Enfin, il rappelle que cette vénération préexistait au culte de Mithra (p. 115) :
Puisque Dyo est une ancienne fondation gauloise et que le culte de Mithra est tardif, on doit se poser la question de savoir à qui était dédié ce centre cultuel à l'époque gauloise. A une divinité des eaux sans aucun doute. Le vieux bourg de Dyo est construit sur une éminence au dessus d'un cours d'eau et de sa source, il en est de même pour Saint-Prix. On trouve là la même configuration qu'à Bouhy dans la Nièvre, à Fambouy et dans tous les lieux où Bolvinnus Mars est honoré. On peut supposer que le lieu était à cette divinité des hauteurs et des sources sacrées. (...)

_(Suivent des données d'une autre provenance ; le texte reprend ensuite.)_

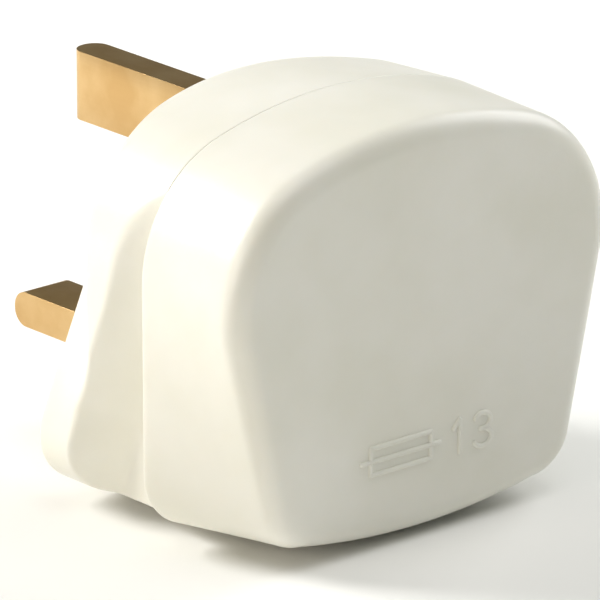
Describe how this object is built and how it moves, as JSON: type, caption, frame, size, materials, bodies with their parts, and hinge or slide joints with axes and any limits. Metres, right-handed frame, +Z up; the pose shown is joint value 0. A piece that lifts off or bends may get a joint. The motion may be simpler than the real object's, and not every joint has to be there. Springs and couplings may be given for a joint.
{
  "type": "uk three pin plug",
  "caption": "Fused three pin mains plug with a deep domed cover, finger grips in its sides and flat brass pins.",
  "frame": {"origin": "on the pin face, midway between the centres of the live and neutral pins", "axes": "+X to the right as the cover face is seen, +Y out of the pin face along the pins, +Z up with the earth pin on top"},
  "size_m": [0.054, 0.0577, 0.0475],
  "materials": {
    "shell": "moulded thermoset, soft gloss",
    "pin_brass": "drawn and milled, satin",
    "terminal_brass": "sawn from bar, satin",
    "clip_brass": "pressed sheet, satin",
    "screw_steel": "zinc plated",
    "washer_fibre": "vulcanised fibre",
    "fuse_ceramic": null,
    "fuse_sand": null,
    "fuse_silver": "plated copper wire and caps",
    "grip_nylon": "moulded nylon"
  },
  "bodies": {
    "root": {"base": "shell", "cover": "shell", "cover_screw": "screw_steel", "screw_washer": "washer_fibre", "cover_insert": "terminal_brass", "earth_pin": "pin_brass", "earth_terminal_screw": "screw_steel", "neutral_pin": "pin_brass", "neutral_terminal_screw": "screw_steel", "live_pin": "pin_brass", "live_pin_clip": "clip_brass", "live_terminal": "terminal_brass", "live_terminal_screw": "screw_steel", "live_terminal_clip": "clip_brass", "clip_rivet": "terminal_brass", "fuse_tube": "fuse_ceramic", "lower_fuse_cap": "fuse_silver", "upper_fuse_cap": "fuse_silver", "fuse_filling": "fuse_sand", "fuse_wire": "fuse_silver", "cord_grip": "grip_nylon", "left_grip_screw": "screw_steel", "right_grip_screw": "screw_steel"}
  },
  "joints": []
}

Les sources de Dyo feraient l'objet de cultes divers depuis plusieurs millénaires. En revanche, Mario Rossi dans son étude ne nous en révèle pas les bienfaits. Et à ce propos, rien ne coule de source. Les sources se tarissent et se contredisent sur les vertus de la source de Saint-Prix :
- Ce blog consacré aux sources guérisseuses s'accorde avec l'article du journal de Saône et Loire. La source aurait la réputation de soigner les maladies oculaires.

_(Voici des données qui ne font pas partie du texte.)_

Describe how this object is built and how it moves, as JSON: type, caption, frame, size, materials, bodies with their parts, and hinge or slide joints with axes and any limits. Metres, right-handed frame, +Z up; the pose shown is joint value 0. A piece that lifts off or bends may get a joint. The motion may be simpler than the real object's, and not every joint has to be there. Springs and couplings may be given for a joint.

- Tandis que l'office du tourisme du sud brionnais lui prêterait des vertus contre les fièvres.
A vous de voir en quelle source vous voulez croire...Le soin des maladies des yeux par des sources guérisseuses semble cependant assez répandu dans la région. Robert Lapierre dans Les sources guérisseuses en Bourgogne, Côte d'Or et Saône et Loire (1936) détaillait l'importance et le nombre dans la médecine populaire régionale de moyens utilisés pour guérir ce qui s'appelait autrefois le "bourgeon", ou la "maille", à savoir les ophtalmies (p. 57) :
les prières, les baumes secrets préparés par les "regugneux", les incantations des "vieilles sorcières" de village, les sources enfin étaient encore utilisés au siècle dernier, de préférence aux ordonnances des ophtalmologistes.
La source de Saint-Prix n'est pas un mentionnée dans son ouvrage, mais un chapitre est consacré aux maladies oculaires. Il est donc fort à parier que cette source fut longtemps visitée en ce sens, en tout cas cette version s'intègre parfaitement aux coutumes médicales locales.